Computer Forensic Investigator
If you have a criminal justice degree and strong computer skills, you might do well in a position as a computer forensic investigator. These investigators work for corrections departments and for government organizations. They are the ones that recover missing or lost data from hard drives and the ones who track the online activities of suspected criminals. When you work as an investigator, you may need to appear in court to talk about the evidence that you found and to describe it the judge and jury.
Background Screening Expert
Many professions today require that applicants go through an extensive background check. They need to submit their fingerprints to a police station and let the station run those prints through a computer. As a background screening expert, you will do a more serious investigation into the background of an individual. You will use your research skills to scour court records and find any crimes committed by that person. Some employers will also ask for civil records checks and credit checks that you will do based on a person's name, date of birth and social security number.
Crime Prevention Specialist
As a crime prevention specialist, you will have the chance to go out and into your community to talk with kids and others about staying safe. Specialists are responsible for creating crime prevention campaigns such as those launched after a child goes missing. You can organize volunteers to work in phone banks and accept tips. In addition to campaigns, you may visit local schools to talk with kids about how they can report any crimes they see and what to do when they are victims of crimes.
Your criminal justice degree can help you get a job in the police department or fire fighting department of your city, but you should give some thought to becoming a first responder. A first responder is a professional who comes to the scene before anyone else. You will be one of the first people on the scene after a terrorist attack, a house fire or a gang shooting. First responders are responsible for securing the crime scene to preserve the evidence, looking for any witnesses to the event and keeping others from suffering injuries.
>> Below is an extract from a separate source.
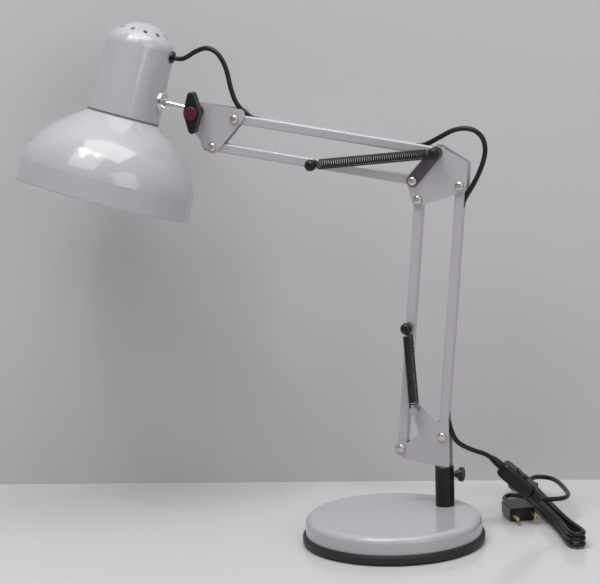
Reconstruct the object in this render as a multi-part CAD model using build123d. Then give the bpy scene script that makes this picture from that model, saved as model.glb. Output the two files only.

One of the more unique criminal justice jobs that you might like is a polygraph technician. Better known as a lie detector, this is a test that a professional hooks a suspected criminal up to before asking that individual a series of questions. The test measures heart rate and other physical responses, and you'll use that information to determine if the individual is truthful in his or her responses. Police departments and lawyers often use these tests as a way to weed out prospective suspects and find out more about a crime.
Criminal justice students often work in corrections and as police officers, security guards, probation officers and parole officers. There are a number of other jobs available that you can get with your degree. Unique criminal justice jobs include fire responders, background screening experts, computer forensic investigators, polygraph technicians and crime prevention specialists.